黎明期の“居場所としてのMMO”は、今日では生活と両立できるリズムと見せて共有する楽しさを備えた“常時運営の総合芸術”になりました。
ログアウトは“世界停止ボタン”じゃないのです。今日はセーブして、また明日—ギルドは逃げません!
まとめ — 仮想世界が「暮らし」になった日
MMORPGの黎明は、ゲームを“終わる娯楽”から“続く世界”へと変えました。UOの「生活できる自由度」とEQの「冒険の巨大さ」が二つの柱を立て、日本ではFFXI・ラグナロクオンライン・リネージュが家庭のリビングとネットカフェを巻き込みながら、ログイン=社会参加という新常識を根付かせた。ギルド、外部掲示板、VC——人と人を結ぶ導線ができた瞬間、プレイヤーは“参加者”から“居住者”になったのです。

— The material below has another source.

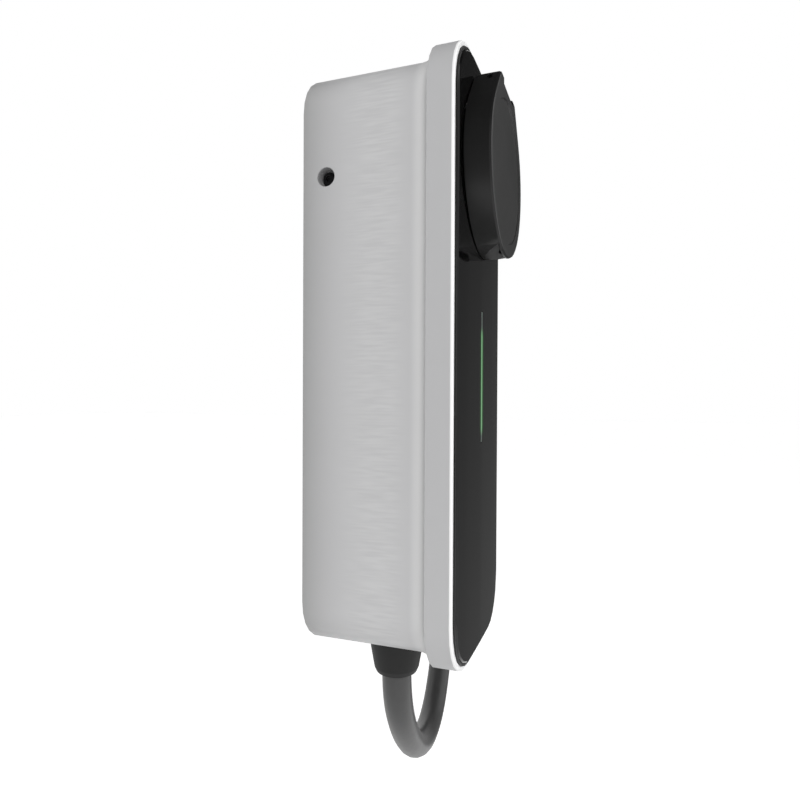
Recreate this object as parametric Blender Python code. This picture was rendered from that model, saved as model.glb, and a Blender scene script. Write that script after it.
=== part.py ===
"""Wall box for charging electric cars: grey housing, black front, lidded socket and supply lead.

Lengths are metres. X runs across the box, -Y points away from the wall and Z is up. The origin is the
middle of the wall face. "Depth" is the distance in front of the wall, so a depth d lies at Y = -d.
"""
import math

import bmesh
import bpy
from mathutils import Matrix, Vector

# Clearance between pieces that seat on or in each other
GAP = 0.0003

# Housing: the flange gives the outline, and "inset" is measured inwards from that outline
FLANGE_HEIGHT = 0.3400
FLANGE_RADIUS = 0.0320
CORNER_DROP = 0.0046
FLANGE_SIDE = 0.0145
BODY_DEPTH = 0.0662
BODY_INSET = 0.0062
FLARE_DEPTH = 0.0088
HOUSING_WALL = 0.0028
RIM_WIDTH = 0.0023
RIM_EDGE = 0.0005
RECESS_DEPTH = 0.0095
REAR_CLEARANCE = 0.0008
REAR_EDGE = 0.0010

# Side screws and the recessed cups around them
CUP_DIAMETER = 0.0108
CUP_DEPTH = 0.0060
CUP_FLOOR = 0.0020
CUP_WALL = 0.0020
SCREW_FROM_TOP = 0.0702
SCREW_DEPTH = 0.0152
SCREW_DIAMETER = 0.0040
SCREW_LENGTH = 0.0090
SCREW_HEAD = 0.0082
SCREW_HEAD_HEIGHT = 0.0026
SCREW_TIP = 0.0008
DRIVE_DEPTH = 0.0014
DRIVE_RADIUS = 0.0018

# Rear base
BASE_FLOOR = 0.0030
BASE_WALL = 0.0022
BASE_RIB = 0.0060
POCKET_DEPTH = 0.0011
POCKET_HEIGHT = 0.0280
POCKET_RIB = 0.0080
BAND_HEIGHT = 0.0480
SLOT_LENGTH = 0.0140
SLOT_WIDTH = 0.0062
SLOT_FROM_SIDE = 0.0270
SLOT_FROM_END = 0.0350

# Black front: carrier frame, glass, head cover
GASKET_THICKNESS = 0.0010
FRAME_WALL = 0.0012
FRAME_FLOOR = 0.0028
FRAME_LIP = 0.0009
SHELF_HEIGHT = 0.0026
SHELF_WIDTH = 0.0037
SOCKET_LAP = 0.0060
DOWEL_DIAMETER = 0.0030
DOWEL_LENGTH = 0.0110
DOWEL_BOSS = 0.0084
DOWEL_BOSS_LENGTH = 0.0140
GLASS_THICKNESS = 0.0037
GLASS_CROWN = 0.0008
GLASS_EDGE = 0.0008
PANEL_WALL = 0.0025
CROSSBAR_WIDTH = 0.0065

# Status light
LIGHT_WIDTH = 0.0026
LIGHT_LENGTH = 0.0763
LIGHT_DROP = 0.03125
LIGHT_FOOT = 0.0070
LIGHT_FOOT_END = 0.0020
LED_BOARD_WIDTH = 0.0140
LED_BOARD_END = 0.0050

# Round lid over the socket, with its hinge head on top
LID_ROOM = 0.0073
LID_MARGIN = 0.0092
LID_TOP_MARGIN = 0.0128
LID_DEPTH = 0.0146
LID_WALL = 0.0025
LID_EDGE = 0.0015
LID_RISE = 0.0014
LID_TANGENT = 140
LID_FILLET = 0.0040
LID_FILLET_LEAST = 0.0010
LID_RIM = 0.0078
LID_DISH_DEPTH = 0.0006
SCOOP_WIDTH = 0.0400
SCOOP_LENGTH = 0.0108
SCOOP_HEIGHT = 0.0034
SCOOP_LIP = 0.0024

# Lid hinge
HINGE_STAND = 0.0088
HINGE_DROP = 0.0042
HINGE_SWING = 0.0004
NOTCH_WIDTH = 0.0296
NOTCH_DROP = 0.0003
PIN_DIAMETER = 0.0030
PIN_CLEARANCE = 0.0001
PIN_LENGTH = 0.0410
EAR_THICKNESS = 0.0040
EAR_X = 0.0100
EAR_RADIUS = 0.0031
EAR_STEM = 0.0038
KNUCKLE_SIZE = 0.0044
SPRING_WIRE = 0.0008
SPRING_RADIUS = 0.0020
SPRING_TURNS = 5

# Charging socket
CONTACT_X = 0.0160
CONTACT_DROP = 0.0145
PILOT_RISE = 0.0125
POWER_SLEEVE = 0.0042
POWER_BORE = 0.00305
PILOT_SLEEVE = 0.0024
PILOT_BORE = 0.00155
SLEEVE_SHOULDER = 0.0012
SLEEVE_SETBACK = 0.0040
TERMINAL_LENGTH = 0.0060
INSERT_WALL = 0.0063
INSERT_TOP_WALL = 0.0056
INSERT_SETBACK = 0.0050
PLUG_SPACE = 0.0065
SHROUD_WALL = 0.0050
SHROUD_BODY_WALL = 0.0030
SHROUD_RISE = 0.0092
SHROUD_EDGE = 0.0006
SOCKET_FLANGE = 0.0030
SOCKET_FLANGE_WIDTH = 0.0074
SOCKET_WELL_DEPTH = 0.0400
SOCKET_BACK = 0.0030
SOCKET_SCREW_INSET = 0.0036
SOCKET_SCREW_HEAD = 0.0049
SOCKET_SCREW_RISE = 0.0020
SEAL_INSET = 0.0010
SEAL_EDGE = 0.0005
PILOT_CONTACTS = ("pp", "cp")
LOCK_INSET = 0.0270
LOCK_PIN_DIAMETER = 0.0050
LOCK_PIN_LENGTH = 0.0140
LOCK_PIN_EDGE = 0.0006
LOCK_SETBACK = 0.0010
LOCK_WIDTH = 0.0260
LOCK_LENGTH = 0.0340
LOCK_NOSE = 0.0060
LOCK_ROOM = 0.0027
LOCK_EDGE = 0.0008

# Electronics
BOARD_THICKNESS = 0.0016
STANDOFF_HEIGHT = 0.0106
STANDOFF_RADIUS = 0.0040
BOARD_SIDE_ROOM = 0.0035
BOARD_SCREW_ROOM = 0.0020
BOARD_SCREW_LENGTH = 0.0060
BOARD_SCREW_HEAD = 0.0028
BOARD_SCREW_RISE = 0.0018
GLAND_ROOM = 0.0588
MODULE_HEIGHT = 0.0220
MODULE_SIDE = 0.0040
MODULE_EDGE = 0.0010
BLOCK_FOOT = 0.0050
BLOCK_LENGTH = 0.0200
BLOCK_SIDE = 0.0065
TERMINAL_PITCH = 0.0140
TERMINAL_SCREW = 0.0034
TERMINAL_SCREW_RISE = 0.0012
ENTRY_RISE = 0.0115
ENTRY_LENGTH = 0.0060
SUPPLY_GAP = 0.0220
SUPPLY_LENGTH = 0.0360
SUPPLY_SPLIT = 0.0060
FUSE_DIAMETER = 0.0060
FUSE_LENGTH = 0.0240
FUSE_X = 0.0100
RELAY_GAP = 0.0120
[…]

同時に、課金モデルの進化(時間課金→月額→アイテム課金)と運営の常時稼働は、MMOを“製品”から“サービス”へ押し上げました。熱狂の裏側には長時間化や治安の問題もあったけれど、運営・制度・コミュニティ・個人の四層が学習を重ね、“健康に遊ぶための作法”が育っていく。いまFFXIVや原神に感じる、計画的なアップデート、生活に合わせて選べる導線、自己表現に重心を置いた課金は、その学習の集大成と言えます。
振り返れば、あの頃の夜更けは無駄じゃない。約束の時間に集まり、役割を担い、成功も失敗も笑い合う体験が、いまのオンライン文化の骨格を形づくった。MMO黎明期は、インターネットが「読む」「書く」を超えて、「一緒に暮らす」場所になった出発点でした。